In common low-e coatings, applied in double-glazing for buildings, often an extremely thin layer of silver is used. This virtually completely eliminates the thermal infrared emission of glass. This does result in a loss of light, according to the project ‘Without emission to high transmission’ in which low thermal emission properties (also called low-e) are integrated in an anti-reflective coating.
Bram van Breugel of Wageningen University & Research talks about it at Kas als Energiebron.
Transparent conductive oxides (TCO) exhibit similar properties when it comes to the reduction of thermal infrared emissions. The reduction with these materials is slightly lower, but a higher hemispherical transmission can be achieved.
What the research partners have presented so far are various TCOs from current production lines at glass manufacturer AGC and experimental TCOs, which are actively being developed for photovoltaic applications at Solliance/TNO.
The focus is now on creating TCOs with the lowest possible absorption in the PAR area and reducing the reflection of light. Work is also being done on the compatibility of the coatings with the glass-hardening process.
Price point
Looking at what can be done on an industrial scale in the short term, it seems that the hemispheric transmission will be slightly less than with double AR coated glass for the time being, but much better than with standard uncoated glass. At the same time, it is slightly more energy efficient than using a screen.

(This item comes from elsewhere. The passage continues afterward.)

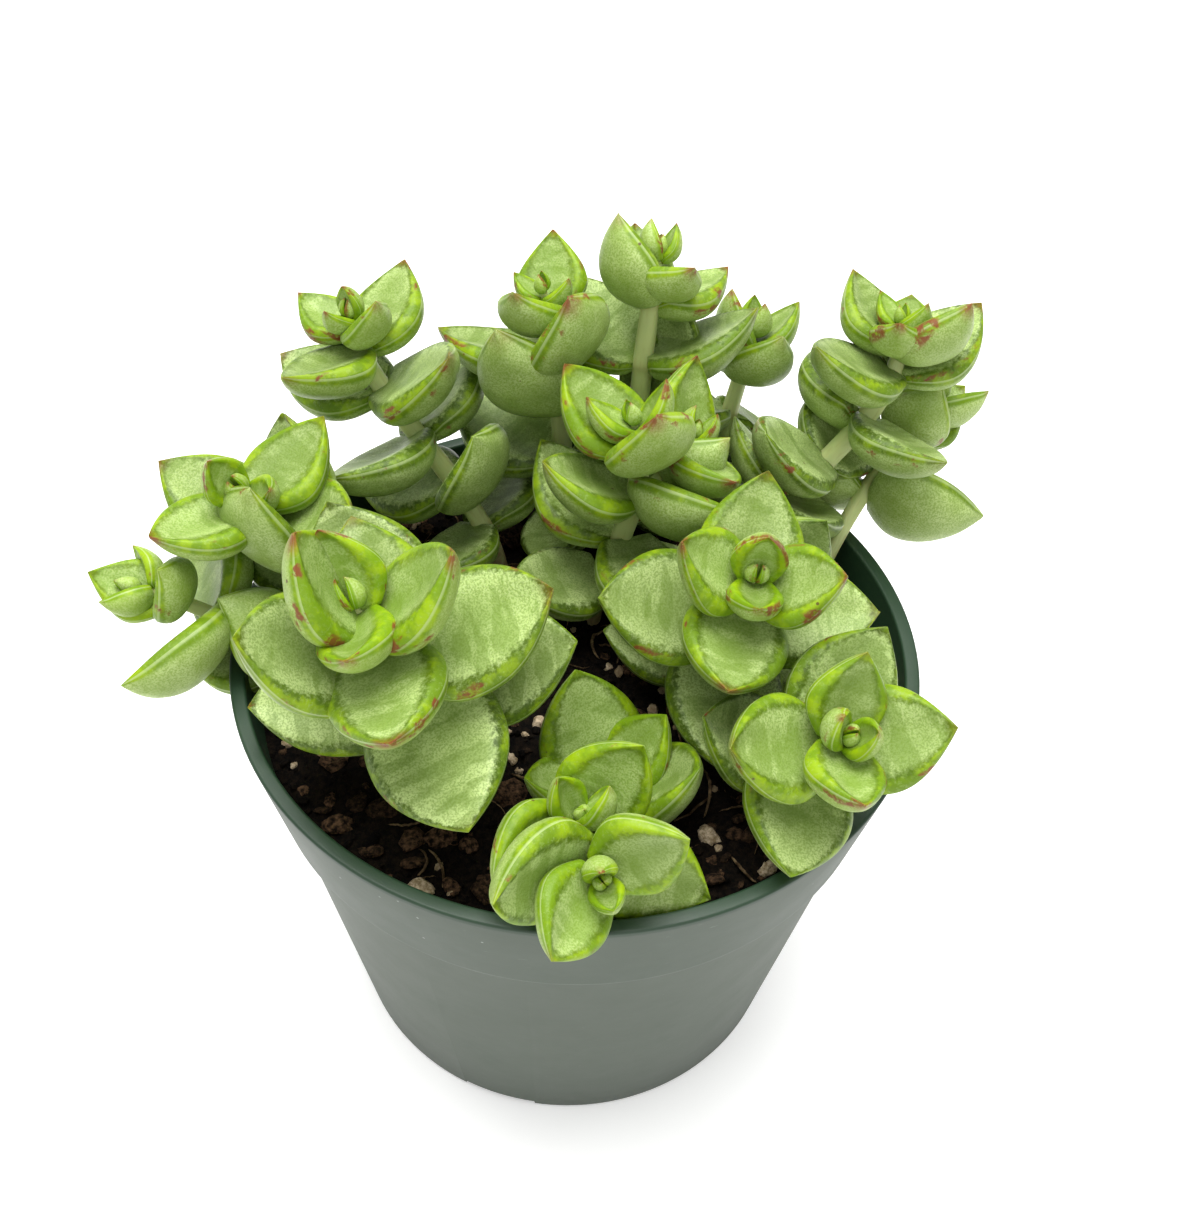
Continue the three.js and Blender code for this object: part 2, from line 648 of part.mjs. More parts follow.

A low-e greenhouse cover with a single screen also saves a little more energy than a conventional two-screen glass greenhouse cover. It has been demonstrated that there is a price point at which this method of saving energy will be competitive. Whether the production at that price point is also profitable for the glass manufacturer is not yet known and cannot be answered unequivocally.
Light transmission
In addition, it has been mapped out what can already be made on a more experimental scale. The cooperation with Solliance was sought, because this project essentially takes advantage of developments in photovoltaic technology, where electrical conductivity and transparency for the electrodes are of essential importance.
The fact that these materials therefore also have low-e properties is a secondary consideration in the PV industry. In terms of light transmission, however, it seems that there is certainly still room for improvement. It is expected that at the end of this project a prototype can be presented, which allows at least a few percent more light to pass through than the industrial variant.
This project is financed by Kas als Energiebron, the innovation and action programme of the Ministry of Agriculture, Nature and Food Quality and Greenhouse Horticulture in the Netherlands. In addition, Solliance and glass manufacturer AGC also make contributions.